─── MATERIAL

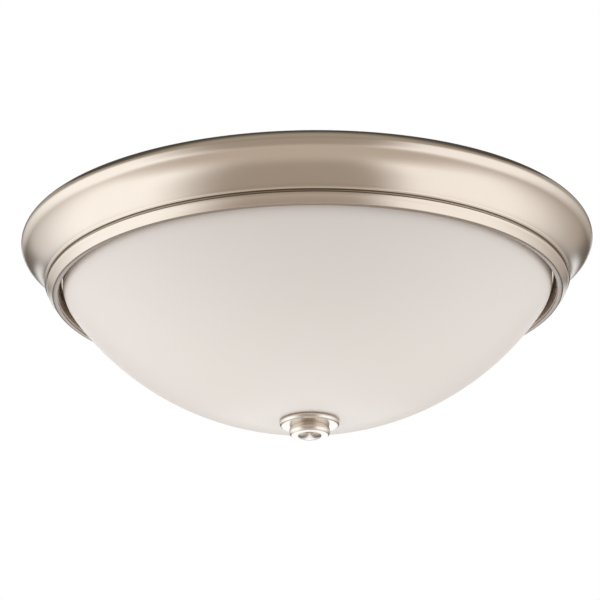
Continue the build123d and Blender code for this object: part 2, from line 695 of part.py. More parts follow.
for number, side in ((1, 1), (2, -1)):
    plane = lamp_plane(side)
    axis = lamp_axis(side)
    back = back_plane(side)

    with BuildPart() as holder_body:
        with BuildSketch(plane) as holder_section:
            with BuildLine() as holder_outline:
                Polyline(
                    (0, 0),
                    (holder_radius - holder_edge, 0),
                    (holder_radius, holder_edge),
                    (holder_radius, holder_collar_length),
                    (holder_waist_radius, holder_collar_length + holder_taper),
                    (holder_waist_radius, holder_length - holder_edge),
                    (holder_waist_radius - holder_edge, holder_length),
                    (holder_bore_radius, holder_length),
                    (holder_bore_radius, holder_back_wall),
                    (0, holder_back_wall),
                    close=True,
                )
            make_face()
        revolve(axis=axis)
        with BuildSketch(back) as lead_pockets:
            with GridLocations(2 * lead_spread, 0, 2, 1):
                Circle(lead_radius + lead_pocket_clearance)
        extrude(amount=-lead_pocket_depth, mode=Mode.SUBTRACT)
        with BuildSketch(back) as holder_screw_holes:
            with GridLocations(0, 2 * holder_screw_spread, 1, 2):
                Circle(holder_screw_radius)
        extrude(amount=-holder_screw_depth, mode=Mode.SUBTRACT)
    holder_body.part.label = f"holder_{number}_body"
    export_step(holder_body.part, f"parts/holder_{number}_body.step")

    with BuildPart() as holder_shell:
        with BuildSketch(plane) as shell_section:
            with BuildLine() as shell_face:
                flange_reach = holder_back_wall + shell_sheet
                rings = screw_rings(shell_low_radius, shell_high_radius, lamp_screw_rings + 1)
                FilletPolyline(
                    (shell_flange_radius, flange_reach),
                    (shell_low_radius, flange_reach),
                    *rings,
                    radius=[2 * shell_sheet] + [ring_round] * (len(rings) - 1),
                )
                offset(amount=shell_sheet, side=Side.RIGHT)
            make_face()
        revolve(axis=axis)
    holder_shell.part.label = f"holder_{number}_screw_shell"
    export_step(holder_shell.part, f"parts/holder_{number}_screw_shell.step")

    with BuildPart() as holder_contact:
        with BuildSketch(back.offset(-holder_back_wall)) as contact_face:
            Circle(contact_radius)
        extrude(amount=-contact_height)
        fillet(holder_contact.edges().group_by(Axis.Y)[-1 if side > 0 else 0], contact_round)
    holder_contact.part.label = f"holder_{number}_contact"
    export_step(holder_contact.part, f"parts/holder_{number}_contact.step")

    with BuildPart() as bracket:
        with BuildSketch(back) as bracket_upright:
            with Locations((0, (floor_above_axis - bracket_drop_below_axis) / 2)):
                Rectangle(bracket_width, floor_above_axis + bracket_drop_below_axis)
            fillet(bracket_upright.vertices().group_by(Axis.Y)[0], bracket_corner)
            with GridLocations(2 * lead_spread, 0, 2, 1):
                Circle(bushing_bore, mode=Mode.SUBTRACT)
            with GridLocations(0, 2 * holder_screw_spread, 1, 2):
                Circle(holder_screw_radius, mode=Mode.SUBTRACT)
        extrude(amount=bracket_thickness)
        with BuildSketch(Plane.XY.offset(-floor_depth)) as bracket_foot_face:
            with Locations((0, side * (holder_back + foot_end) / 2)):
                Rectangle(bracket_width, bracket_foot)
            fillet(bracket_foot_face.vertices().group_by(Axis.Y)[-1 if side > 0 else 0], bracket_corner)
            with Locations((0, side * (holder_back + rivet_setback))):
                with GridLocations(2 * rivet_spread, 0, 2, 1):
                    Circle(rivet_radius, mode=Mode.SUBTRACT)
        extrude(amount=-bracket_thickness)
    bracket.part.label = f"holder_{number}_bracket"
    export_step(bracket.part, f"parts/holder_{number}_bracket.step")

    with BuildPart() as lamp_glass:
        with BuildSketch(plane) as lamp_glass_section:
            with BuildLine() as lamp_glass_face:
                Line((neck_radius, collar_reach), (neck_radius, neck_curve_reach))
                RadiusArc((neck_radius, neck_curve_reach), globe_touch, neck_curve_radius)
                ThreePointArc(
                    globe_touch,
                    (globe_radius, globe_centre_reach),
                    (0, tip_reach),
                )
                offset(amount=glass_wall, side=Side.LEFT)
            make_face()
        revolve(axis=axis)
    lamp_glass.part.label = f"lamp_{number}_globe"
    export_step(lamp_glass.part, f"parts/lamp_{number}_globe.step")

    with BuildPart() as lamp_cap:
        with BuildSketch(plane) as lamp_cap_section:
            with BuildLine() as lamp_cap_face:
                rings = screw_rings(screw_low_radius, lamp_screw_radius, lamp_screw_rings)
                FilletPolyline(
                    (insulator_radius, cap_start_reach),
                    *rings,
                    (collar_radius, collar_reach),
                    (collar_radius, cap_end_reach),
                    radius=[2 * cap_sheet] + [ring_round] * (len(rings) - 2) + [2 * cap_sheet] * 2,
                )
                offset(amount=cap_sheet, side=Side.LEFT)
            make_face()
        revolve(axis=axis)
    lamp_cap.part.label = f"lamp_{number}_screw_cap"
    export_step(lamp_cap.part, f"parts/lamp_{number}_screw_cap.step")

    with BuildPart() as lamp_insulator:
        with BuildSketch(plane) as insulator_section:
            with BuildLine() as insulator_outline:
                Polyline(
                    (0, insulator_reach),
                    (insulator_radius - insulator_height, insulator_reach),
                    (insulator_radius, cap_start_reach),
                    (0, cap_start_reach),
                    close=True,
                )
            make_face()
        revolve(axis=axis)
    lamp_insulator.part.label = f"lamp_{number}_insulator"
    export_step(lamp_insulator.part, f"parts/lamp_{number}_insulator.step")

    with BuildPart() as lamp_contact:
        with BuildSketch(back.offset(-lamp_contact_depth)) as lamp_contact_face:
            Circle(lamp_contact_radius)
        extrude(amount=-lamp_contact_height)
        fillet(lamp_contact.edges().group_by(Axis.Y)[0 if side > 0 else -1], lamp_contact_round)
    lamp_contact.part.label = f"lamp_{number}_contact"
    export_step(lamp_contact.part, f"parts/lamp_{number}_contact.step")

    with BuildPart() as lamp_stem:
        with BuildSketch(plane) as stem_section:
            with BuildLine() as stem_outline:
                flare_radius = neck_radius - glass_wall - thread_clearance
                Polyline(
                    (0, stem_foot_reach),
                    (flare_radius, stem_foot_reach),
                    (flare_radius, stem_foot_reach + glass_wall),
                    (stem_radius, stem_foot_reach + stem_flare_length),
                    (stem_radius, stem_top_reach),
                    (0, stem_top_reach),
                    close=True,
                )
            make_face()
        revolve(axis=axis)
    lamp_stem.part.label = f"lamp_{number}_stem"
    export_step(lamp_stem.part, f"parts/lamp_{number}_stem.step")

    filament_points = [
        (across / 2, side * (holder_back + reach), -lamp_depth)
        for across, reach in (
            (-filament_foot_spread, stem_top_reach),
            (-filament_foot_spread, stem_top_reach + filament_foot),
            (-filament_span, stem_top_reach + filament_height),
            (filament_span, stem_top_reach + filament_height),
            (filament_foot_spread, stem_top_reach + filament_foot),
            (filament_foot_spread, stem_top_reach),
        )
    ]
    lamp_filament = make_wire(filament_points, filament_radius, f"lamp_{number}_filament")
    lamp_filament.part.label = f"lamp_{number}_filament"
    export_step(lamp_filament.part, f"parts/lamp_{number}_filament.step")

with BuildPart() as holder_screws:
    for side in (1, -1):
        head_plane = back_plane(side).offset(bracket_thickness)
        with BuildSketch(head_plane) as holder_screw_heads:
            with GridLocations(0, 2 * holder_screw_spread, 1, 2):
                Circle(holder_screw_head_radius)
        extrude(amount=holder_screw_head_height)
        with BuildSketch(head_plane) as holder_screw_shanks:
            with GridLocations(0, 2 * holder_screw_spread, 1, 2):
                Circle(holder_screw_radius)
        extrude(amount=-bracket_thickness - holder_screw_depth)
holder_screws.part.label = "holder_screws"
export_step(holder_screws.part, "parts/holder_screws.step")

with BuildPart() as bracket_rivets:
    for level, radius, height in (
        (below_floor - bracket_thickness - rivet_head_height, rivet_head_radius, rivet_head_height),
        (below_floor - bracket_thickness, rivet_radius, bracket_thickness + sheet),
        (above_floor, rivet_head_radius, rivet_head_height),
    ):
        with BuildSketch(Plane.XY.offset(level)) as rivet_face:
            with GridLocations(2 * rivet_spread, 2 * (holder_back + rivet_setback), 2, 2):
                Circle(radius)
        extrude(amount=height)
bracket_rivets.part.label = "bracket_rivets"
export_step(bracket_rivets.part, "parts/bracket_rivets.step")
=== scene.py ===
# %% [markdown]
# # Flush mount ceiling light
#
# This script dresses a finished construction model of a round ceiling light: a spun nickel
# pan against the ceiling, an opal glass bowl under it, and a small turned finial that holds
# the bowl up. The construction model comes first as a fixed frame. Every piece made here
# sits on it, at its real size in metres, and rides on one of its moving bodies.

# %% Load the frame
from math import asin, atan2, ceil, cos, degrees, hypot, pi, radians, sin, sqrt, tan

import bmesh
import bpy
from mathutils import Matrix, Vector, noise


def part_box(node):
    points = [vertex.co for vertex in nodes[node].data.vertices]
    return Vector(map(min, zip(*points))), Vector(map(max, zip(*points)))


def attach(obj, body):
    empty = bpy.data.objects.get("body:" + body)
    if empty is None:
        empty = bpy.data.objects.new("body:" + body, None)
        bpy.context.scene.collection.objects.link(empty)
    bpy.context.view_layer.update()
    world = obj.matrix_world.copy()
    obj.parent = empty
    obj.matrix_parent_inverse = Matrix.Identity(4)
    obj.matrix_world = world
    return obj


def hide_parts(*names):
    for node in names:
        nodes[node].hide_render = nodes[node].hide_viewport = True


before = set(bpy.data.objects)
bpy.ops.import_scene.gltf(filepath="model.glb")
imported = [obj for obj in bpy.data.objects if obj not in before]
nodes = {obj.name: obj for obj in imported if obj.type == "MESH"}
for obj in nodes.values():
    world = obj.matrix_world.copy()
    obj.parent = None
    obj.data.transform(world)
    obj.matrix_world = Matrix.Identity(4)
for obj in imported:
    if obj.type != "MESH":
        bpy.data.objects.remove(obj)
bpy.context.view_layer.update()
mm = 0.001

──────

* OBJECTIVE:
Exactly and exclusively, reproduce the lines that start at the line containing "extrude(amount=height)" and end at the line containing "bpy.data.objects.remove(obj)", inclusive of both.

* ANSWER BELOW:
        extrude(amount=height)
bracket_rivets.part.label = "bracket_rivets"
export_step(bracket_rivets.part, "parts/bracket_rivets.step")
=== scene.py ===
# %% [markdown]
# # Flush mount ceiling light
#
# This script dresses a finished construction model of a round ceiling light: a spun nickel
# pan against the ceiling, an opal glass bowl under it, and a small turned finial that holds
# the bowl up. The construction model comes first as a fixed frame. Every piece made here
# sits on it, at its real size in metres, and rides on one of its moving bodies.

# %% Load the frame
from math import asin, atan2, ceil, cos, degrees, hypot, pi, radians, sin, sqrt, tan

import bmesh
import bpy
from mathutils import Matrix, Vector, noise


def part_box(node):
    points = [vertex.co for vertex in nodes[node].data.vertices]
    return Vector(map(min, zip(*points))), Vector(map(max, zip(*points)))


def attach(obj, body):
    empty = bpy.data.objects.get("body:" + body)
    if empty is None:
        empty = bpy.data.objects.new("body:" + body, None)
        bpy.context.scene.collection.objects.link(empty)
    bpy.context.view_layer.update()
    world = obj.matrix_world.copy()
    obj.parent = empty
    obj.matrix_parent_inverse = Matrix.Identity(4)
    obj.matrix_world = world
    return obj


def hide_parts(*names):
    for node in names:
        nodes[node].hide_render = nodes[node].hide_viewport = True


before = set(bpy.data.objects)
bpy.ops.import_scene.gltf(filepath="model.glb")
imported = [obj for obj in bpy.data.objects if obj not in before]
nodes = {obj.name: obj for obj in imported if obj.type == "MESH"}
for obj in nodes.values():
    world = obj.matrix_world.copy()
    obj.parent = None
    obj.data.transform(world)
    obj.matrix_world = Matrix.Identity(4)
for obj in imported:
    if obj.type != "MESH":
        bpy.data.objects.remove(obj)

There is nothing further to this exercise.